A juíza Marina Lemos de Oliveira Ferrari, titular da Vara Criminal de Dias d’Ávila, descreveu em decisão oficial que, segundo a petição inicial, o áudio atribuído ao presidente da Câmara de Vereadores, José Morais de Almeida Júnior, conteria “expressões ofensivas de cunho racial”. A afirmação consta no relatório da decisão proferida em 9 de outubro de 2025, quando a magistrada analisou os fatos apresentados por Siranedes Eleutério, conhecido como Leo Mineiro, responsável por levar o caso à Justiça.
No documento, ao sintetizar o conteúdo juntado aos autos, a magistrada registrou que, conforme narra o querelante, o presidente da Câmara teria divulgado um áudio contendo “expressões ofensivas de cunho racial e difamatório, como ‘NEGO VELHO FEDORENTO’ e ‘NEGO SEM VERGONHA’”. As expressões aparecem transcritas diretamente na decisão, dentro da parte destinada ao relato do que foi alegado na queixa-crime.
Embora não tenha analisado o mérito das falas, a juíza destacou que os delitos noticiados — racismo e abuso de autoridade — são crimes de ação penal pública incondicionada.
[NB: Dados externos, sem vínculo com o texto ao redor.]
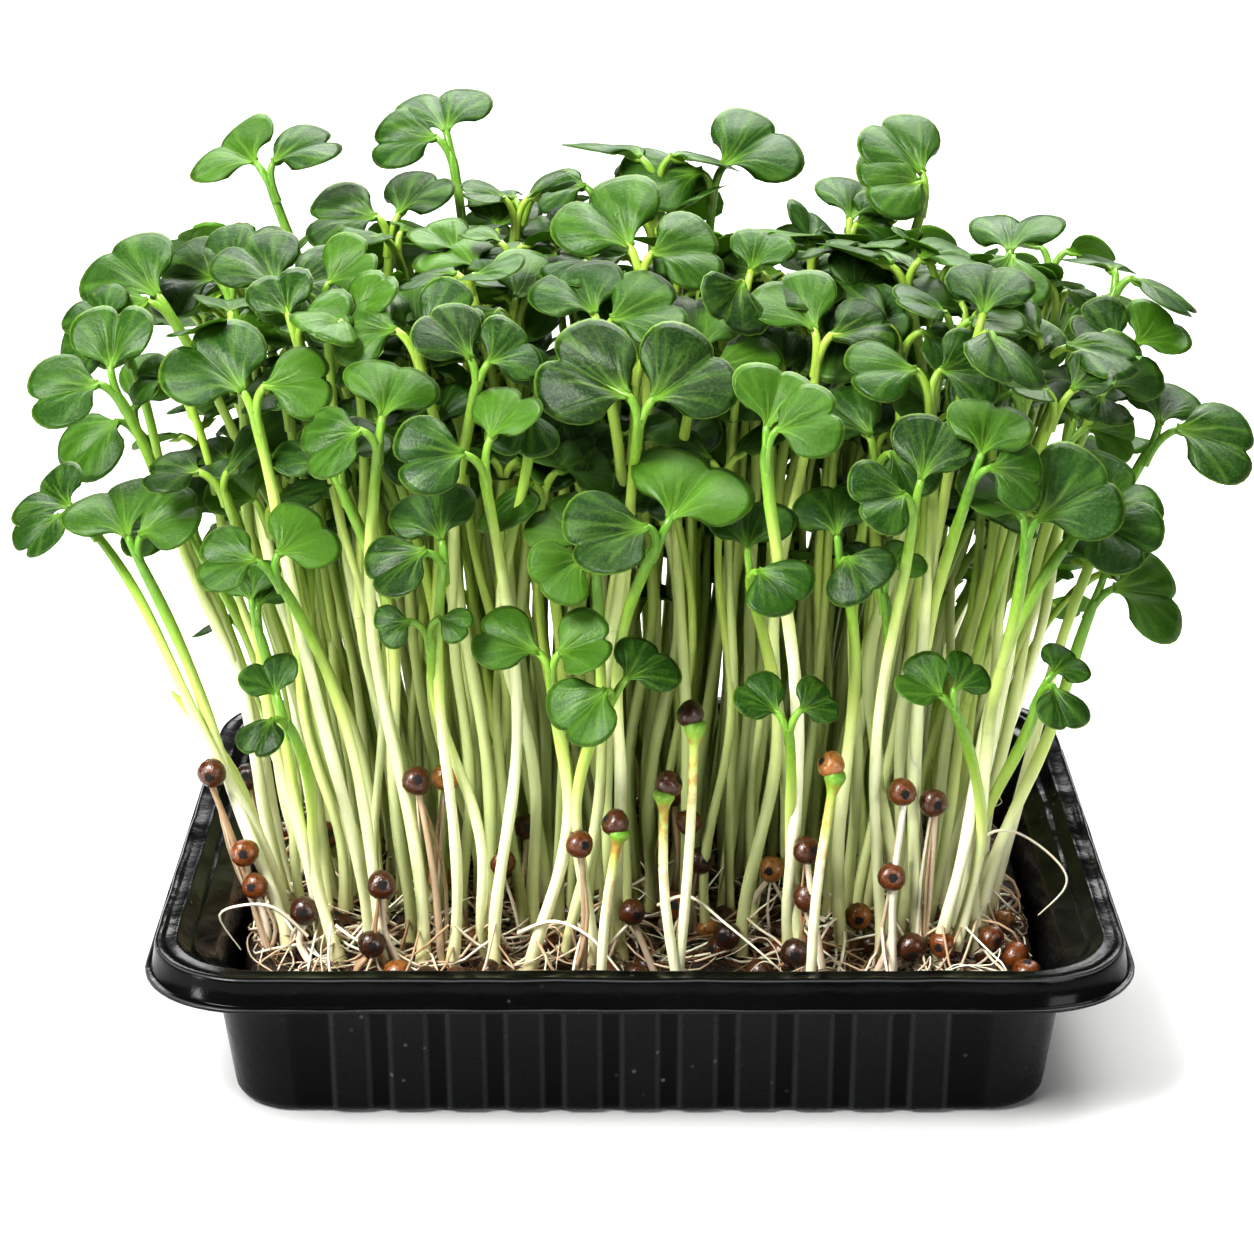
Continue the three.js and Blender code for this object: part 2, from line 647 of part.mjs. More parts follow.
// Places for the hulls: free spots among the stems, and spots along the root layer's edge.
function planHulls(pairs, draw) {
  const feet = pairs.flat().map((plant) => plant.foot);
  const spots = [];
  const offer = (x, y, turn) => {
    const clearOfFeet = feet.every((foot) => {
      return Math.hypot(foot[0] - x, foot[1] - y) > HULLS.window + STEM.footRadius * 0.8;
    });
    const clearOfSpots = spots.every((spot) => Math.hypot(spot.x - x, spot.y - y) > HULLS.spacing);
    if (clearOfFeet && clearOfSpots) spots.push({ x, y, turn });
  };
  const [edgeX, edgeY] = [ROOTS.halfWidth + 1, ROOTS.halfDepth + 1];
  const shift = () => draw(-HULLS.edgeShift, HULLS.edgeShift);
  const { edgeStart, edgeEnd, edgePitch } = HULLS;
  for (const side of [-1, 1]) {
    for (let t = edgeStart - edgeX; t <= edgeX - edgeEnd; t += edgePitch) {
      offer(t + shift(), side * edgeY, 0);
    }
    for (let t = edgeStart - edgeY; t <= edgeY - edgeEnd; t += edgePitch) {
      offer(side * edgeX, t + shift(), Math.PI / 2);
    }
  }
  for (let i = 0; i < HULLS.tries; i++) {
    const x = draw(-HULLS.halfWidth, HULLS.halfWidth);
    const y = draw(-HULLS.halfDepth, HULLS.halfDepth);
    offer(x, y, draw(0, Math.PI));
  }
  return spots;
}

// What is cut out of the root layer for one spot's hulls.
function makeOpening({ x, y }) {
  const height = 4 * (ROOTS.topZ - ROOTS.bottomZ);
  const opening = new THREE.CylinderGeometry(HULLS.window, HULLS.window, height, HULLS.sides);
  opening.rotateX(Math.PI / 2);
  opening.translate(x, y, ROOTS.topZ);
  return solidFromGeometry(opening);
}

function makeHull(x, y, z) {
  const hull = new THREE.IcosahedronGeometry(HULLS.radius, 0);
  hull.rotateZ(x + y);
  hull.translate(x, y, z);
  return solidFromGeometry(hull);
}

// The fibre mat fills the tray below the root layer. At each spot two hulls lie on it.
function makeMat(spots) {
  const foot = WALL.footRadius;
  const inner = (z) => wallInset(z) + TRAY.sheet + MAT.clearance;
  let mat = loft([
    trayRing(wallInset(0) + foot + 1.6, TRAY.sheet + GAP),
    trayRing(inner(foot + 1), foot + 1 + GAP),
    trayRing(inner(MAT.topZ), MAT.topZ),
  ]);
  const apart = HULLS.radius + GAP / 2;
  for (const { x, y, turn } of spots) {
    for (const side of [-apart, apart]) {
      const z = MAT.topZ + HULLS.radius - HULLS.sunk;
      mat = mat.add(makeHull(x + side * Math.cos(turn), y + side * Math.sin(turn), z));
    }
  }
  return mat;
}

// The root layer's outline: a rounded oblong, waved a little where roots creep towards the wall.
function rootOutline() {
  const points = [];
  for (let i = 0; i < ROOTS.steps; i++) {
    const angle = (2 * Math.PI * i) / ROOTS.steps;
    const wave = (ROOTS.wave * (Math.sin(5 * angle) + Math.sin(9 * angle + 2))) / 2;
    const [cos, sin] = [Math.cos(angle), Math.sin(angle)];
    const stretch = (Math.abs(cos) ** ROOTS.power + Math.abs(sin) ** ROOTS.power) ** (-1 / ROOTS.power);
    const x = (ROOTS.halfWidth + wave) * cos * stretch;
    const y = (ROOTS.halfDepth + wave) * sin * stretch;
    points.push(new THREE.Vector2(x, y));
  }
  return new THREE.Shape(points);
}

// The knitted root layer, open at the hulls, and every pale stem up to where it turns green.
function makeRootsAndStems(pairs, spots) {
  const depth = ROOTS.topZ - ROOTS.bottomZ;
  const layer = new THREE.ExtrudeGeometry(rootOutline(), { depth, bevelEnabled: false });
  layer.translate(0, 0, ROOTS.bottomZ);
  let whole = solidFromGeometry(layer);
  for (const spot of spots) whole = whole.subtract(makeOpening(spot));
  for (const plant of pairs.flat()) {
    const radii = [STEM.footRadius, STEM.radius, STEM.radius];
    whole = whole.add(loft(paleHeights(plant).map((z, i) => stemRing(plant, z, radii[i]))));
  }
  return whole;
}

// ---------------------------------------------------------------------------------------------------
// Assembly

const finish = (color, roughness) => new THREE.MeshStandardMaterial({ color, roughness, metalness: 0 });

const draw = seededDraw(SEED);
const pairs = [...LEADING, ...planCrowd(draw)];
planStems(pairs, draw);
planLeaves(pairs, draw);
const spots = planHulls(pairs, draw);

const microgreens = new THREE.Group();
microgreens.add(
  meshOf("tray", makeTray(), finish(COLOURS.tray, 0.3)),
  meshOf("growing_mat", makeMat(spots), finish(COLOURS.mat, 0.8)),
  meshOf("roots_and_stems", makeRootsAndStems(pairs, spots), finish(COLOURS.roots, 0.6)),
);
pairs.forEach((pair, index) => {
  const name = `leafy_tops_${String(index + 1).padStart(2, "0")}`;
  const tops = pair.map(makeTop);
  microgreens.add(meshOf(name, tops[0].add(tops[1]), finish(COLOURS.leaves, 0.55)));
});

export default microgreens;
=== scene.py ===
# %% [markdown]
# # A tray of radish microgreens
#
# The real thing is a shallow black punnet with a damp mat in it. Radish seeds sprout on the mat, their
# roots knit into one pale felt, and some four hundred thin stems rise from it, each with two notched
# seed leaves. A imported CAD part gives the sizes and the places. This lesson dresses it: it grows a fine
# mesh and a finish round every solid, in the same frame, in metres, with +Z up.

# %% Load the frame
import math
from types import SimpleNamespace

import bpy
import numpy as np
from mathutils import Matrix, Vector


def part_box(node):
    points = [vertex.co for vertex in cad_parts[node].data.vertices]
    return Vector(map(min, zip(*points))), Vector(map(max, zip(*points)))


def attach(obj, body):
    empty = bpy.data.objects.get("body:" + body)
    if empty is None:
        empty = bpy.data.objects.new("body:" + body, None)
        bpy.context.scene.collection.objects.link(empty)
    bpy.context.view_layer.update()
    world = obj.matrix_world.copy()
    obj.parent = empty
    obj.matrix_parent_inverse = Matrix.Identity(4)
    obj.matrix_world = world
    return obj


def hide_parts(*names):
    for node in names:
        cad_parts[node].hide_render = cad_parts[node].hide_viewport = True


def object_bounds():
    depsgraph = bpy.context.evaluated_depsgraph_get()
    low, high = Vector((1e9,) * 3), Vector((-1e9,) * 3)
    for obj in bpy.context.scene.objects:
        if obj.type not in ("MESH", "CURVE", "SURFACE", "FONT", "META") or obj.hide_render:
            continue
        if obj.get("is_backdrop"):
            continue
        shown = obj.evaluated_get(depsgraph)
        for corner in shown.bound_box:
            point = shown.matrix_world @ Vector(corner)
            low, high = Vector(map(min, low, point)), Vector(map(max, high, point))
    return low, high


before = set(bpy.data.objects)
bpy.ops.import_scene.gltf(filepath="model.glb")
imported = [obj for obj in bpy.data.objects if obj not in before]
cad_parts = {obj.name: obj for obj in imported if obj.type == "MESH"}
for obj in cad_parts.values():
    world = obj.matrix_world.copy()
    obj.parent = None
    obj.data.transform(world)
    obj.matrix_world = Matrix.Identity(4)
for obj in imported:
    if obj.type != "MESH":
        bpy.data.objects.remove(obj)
cad_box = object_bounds()
MM = 0.001  # the plan below is in millimetres, and every mesh is in metres
print("CAD box", [[round(value, 4) for value in corner] for corner in cad_box])

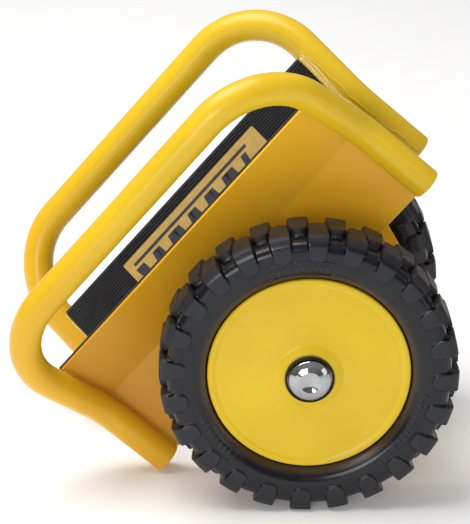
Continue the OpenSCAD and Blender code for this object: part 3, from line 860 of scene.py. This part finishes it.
def tyre_panel(side, name, index, middle):
    """A thin raised frame on the sidewall, with a plain row of short ridges in it."""
    mean = (PANEL_LOW_R + PANEL_HIGH_R) / 2
    order = np.argsort(SIDEWALL[:, 0])

    def sidewall(radius):
        return np.interp(radius, SIDEWALL[order, 0], SIDEWALL[order, 1])

    corner = rounded([(-PANEL_HALF, PANEL_LOW_R, 2), (PANEL_HALF, PANEL_LOW_R, 2),
                      (PANEL_HALF, PANEL_HIGH_R, 2), (-PANEL_HALF, PANEL_HIGH_R, 2)], 4)
    path = []
    for i, a in enumerate(corner):
        b = corner[(i + 1) % len(corner)]
        count = max(1, int(np.linalg.norm(b - a) / 2.5))
        path += [a + (b - a) * k / count for k in range(count)]
    path = np.array(path)
    turn = math.radians(middle) + path[:, 0] / mean
    run = on_wheel(side, turn, path[:, 1], sidewall(path[:, 1]))
    normal, binormal = frames_along(run, [0.0, 1.0, 0.0], True)
    points, faces = sweep(run, normal, binormal, np.full(len(run), PANEL_EDGE_R), 8, True)
    piece(f"{name}_sidewall_panel_{index}", upright(points), faces, f"{name}_wheel", TYRE,
          (), 60)
    radius = np.linspace(PANEL_LOW_R + RIDGE_INSET, PANEL_HIGH_R - RIDGE_INSET, 5)
    size = np.array([0.35, 0.75, 0.75, 0.75, 0.35])
    points, faces = [], []
    for k in range(RIDGES):
        turn = math.radians(middle) + (k - RIDGES // 2) * RIDGE_PITCH / mean
        run = on_wheel(side, turn, radius, sidewall(radius))
        normal, binormal = frames_along(run, [0.0, 1.0, 0.0])
        more, sides = sweep(run, normal, 1.7 * binormal, size, 8, False)
        faces += [[len(points) + i for i in f] for f in sides]
        points += more.tolist()
    piece(f"{name}_sidewall_ridges_{index}", upright(points), faces, f"{name}_wheel", TYRE,
          (), 60)


def rim(side, name):
    """The rim's outer half: a full disc with a rolled edge."""
    disc = rounded([
        (HUB_R, HUB_Y - 0.8, 0.8), (HUB_R + 3.2, HUB_Y - 1.4, 3), (HUB_R + 8, DISC_Y + 5.0, 7),
        (DISC_R - 7.2, DISC_Y - 1.2, 2.5), (DISC_R - 4.6, DISC_Y, 2), (DISC_R, DISC_Y, 1.9),
        (DISC_R, DISC_Y - 3.6, 1.2), (BEAD_R, DISC_Y - 5, 0.5), (BEAD_R, TRACK + 0.05, 0),
        (BEAD_R - 2, TRACK + 0.05, 0), (BEAD_R - 2, DISC_Y - 3.6, 2),
        (HUB_R + 8, DISC_Y + 3.0, 5), (HUB_R + 3, HUB_Y - 3.6, 2), (HUB_R, HUB_Y - 2.8, 0)])
    lathe(f"{name}_rim_disc", side, disc, f"{name}_wheel", YELLOW,
          (f"{name}_rim_outer",), 180, 50)


def hub_trim(side, name):
    """A dished chrome cap on the axle's end, and the seal ring round it."""
    low, high = HUB_Y + CAP_LOW, HUB_Y + CAP_HIGH
    cap = rounded([
        (0.001, high - 2.1, 0), (3, high - 1.88, 0), (5.6, high - 1.3, 0), (7.8, high - 0.55, 0),
        (9.4, high, 0.9), (13.6, high - 1.7, 8), (CAP_R - 0.3, low + 3.4, 3), (CAP_R, low, 0.4),
        (CAP_R - 1, low, 0.3), (CAP_R - 1.3, low + 2.6, 3), (12.6, high - 2.9, 8),
        (8.4, high - 2.8, 0), (0.001, high - 3.3, 0)])
    lathe(f"{name}_chrome_cap", side, cap, f"{name}_jaw", CHROME,
          (f"{name}_axle_cap",), 96, 60)
    inside, outside = CAP_R + SEAL_GAP, HUB_Y + SEAL_T
    seal = rounded([(inside, HUB_Y, 0), (HUB_R, HUB_Y, 0), (HUB_R, outside, 1),
                    (inside, outside, 0.6)])
    lathe(f"{name}_seal_ring", side, seal, f"{name}_wheel", SEAL,
          (f"{name}_dust_seal",), 96, 50)


for side, name in SIDES:
    tyre(side, name)
    for index, middle in enumerate(PANEL_ANGLES, 1):
        tyre_panel(side, name, index, middle)
    rim(side, name)
    hub_trim(side, name)


# ---- stage ------------------------------------------------------------------

def floor():
    mesh = bpy.data.meshes.new("floor")
    corners = [(-FLOOR_REACH, -FLOOR_REACH, 0), (FLOOR_REACH, -FLOOR_REACH, 0),
               (FLOOR_REACH, FLOOR_REACH, 0), (-FLOOR_REACH, FLOOR_REACH, 0)]
    mesh.from_pydata(corners, [], [(0, 1, 2, 3)])
    n = Nodes("pale_floor")
    tone = n.ramp(n.noise(3, 2), 0.3, 0.7, (0.95, 0.95, 0.95), (0.97, 0.97, 0.97))
    n.link(tone, n.shader.inputs["Base Color"])
    n.set(Roughness=0.7, Specular_IOR_Level=0.2, Emission_Color=(1, 1, 1, 1),
          Emission_Strength=0.1)
    mesh.materials.append(n.material)
    obj = bpy.data.objects.new("floor", mesh)
    bpy.context.scene.collection.objects.link(obj)


def soft_light(name, place, size, power):
    data = bpy.data.lights.new(name, "AREA")
    data.shape = "RECTANGLE"
    data.size, data.size_y = size
    data.energy = power
    obj = bpy.data.objects.new(name, data)
    obj.location = place
    obj.rotation_euler = (Vector(MIDDLE) - Vector(place)).to_track_quat("-Z", "Y").to_euler()
    bpy.context.scene.collection.objects.link(obj)


def world():
    """A pale studio: bright overhead, dimmer and warmer at the horizon."""
    made = bpy.data.worlds.new("studio")
    made.use_nodes = True
    tree = made.node_tree
    split = tree.nodes.new("ShaderNodeSeparateXYZ")
    where = tree.nodes.new("ShaderNodeTexCoord")
    tree.links.new(where.outputs["Generated"], split.inputs[0])
    side = tree.nodes.new("ShaderNodeMapRange")
    side.inputs["From Min"].default_value = -1.0
    tree.links.new(split.outputs["X"], side.inputs["Value"])
    height = tree.nodes.new("ShaderNodeValToRGB")
    stops = height.color_ramp.elements
    stops[0].position, stops[1].position = SKY_STARTS, SKY_FULL
    tree.links.new(split.outputs["Z"], height.inputs["Fac"])
    horizon = mix_colours(tree, side.outputs["Result"], HORIZON_LEFT, HORIZON_RIGHT)
    sky = mix_colours(tree, height.outputs["Color"], horizon, (1, 1, 1))
    back = tree.nodes["Background"]
    tree.links.new(sky, back.inputs["Color"])
    back.inputs["Strength"].default_value = SKY_STRENGTH
    bpy.context.scene.world = made


floor()
world()
soft_light("overhead", (-0.9, 0.1, 2.6), (2.2, 2.0), 70)
soft_light("front", (-0.9, -2.9, 0.9), (1.3, 1.1), 26)
soft_light("right_strip", (2.2, -1.7, 0.6), (0.6, 1.0), 3)

camera = bpy.data.cameras.new("camera")
camera.sensor_width = 36
camera.lens = CAMERA_LENS
camera.clip_start, camera.clip_end = 0.1, 30
eye = bpy.data.objects.new("camera", camera)
eye.location = CAMERA_AT
eye.rotation_euler = (math.pi / 2 - CAMERA_DOWN, 0, CAMERA_TURN)
bpy.context.scene.collection.objects.link(eye)
bpy.context.scene.camera = eye
bpy.context.scene.view_settings.view_transform = "Standard"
Por isso, determinou o envio do caso ao Ministério Público da Bahia (MP-BA), para que o órgão examine o material apresentado e avalie a adoção de medidas investigativas.
O episódio também chegou ao Ministério Público Federal (MPF). Em 10 de novembro de 2025, a Procuradoria da República na Bahia autuou a Notícia de Fato nº 1.14.000.002259/2025-19, classificada na área temática de intolerância e injúria racial. Após análise preliminar, o procedimento foi remetido à esfera estadual, indicando que o caso gerou repercussão institucional em mais de um órgão ministerial.
Paralelamente, o caso provocou movimentações políticas na cidade. O presidente da Câmara, José Morais, tem tentado minimizar a gravidade das acusações ao afirmar, em conversas internas e manifestações públicas, que o episódio seria apenas um “caso familiar” — tese que não encontra respaldo no teor da decisão judicial nem na natureza dos crimes apontados. A mesma narrativa tem sido adotada pelo vereador Cleiton Lima (PV), interpretada por integrantes da cena política como tentativa de suavizar a pressão sobre o presidente da Casa.
Além disso, Cleiton Lima é o autor da proposta que concedeu o Título de Cidadão Diasdavilense ao promotor Fernando Gaburri de Souza Lima, titular da 4ª Promotoria de Justiça de Dias d’Ávila. A homenagem, aprovada pela Câmara e marcada para 25 de novembro de 2025, destaca a atuação do promotor desde 2020 em áreas como saúde, fiscalização de serviços públicos e proteção de grupos vulneráveis. O procurador da prefeitura, Dr. Roberto Oliveira Araújo, também elogiou publicamente o promotor ao comentar a honraria.
A crescente repercussão do caso, somada à tentativa de classificá-lo como questão restrita ao âmbito familiar, gerou debate entre moradores de Dias d’Ávila. Em mensagem enviada ao É Notícias, um leitor alertou que, embora não exista impedimento legal, conceder honrarias a autoridades em atividade na comarca pode levantar questionamentos éticos. Segundo ele:
“A concessão de um título de cidadão honorífico a um promotor em atividade pode gerar a percepção de conflito de interesses ou comprometimento da imparcialidade. A sugestão é conceder tais honrarias apenas após a saída da autoridade da comarca, para evitar questionamentos éticos.”
A manifestação reflete a preocupação de parte da comunidade sobre o ambiente institucional da cidade, no momento em que o caso envolvendo o presidente da Câmara segue para avaliação do Ministério Público.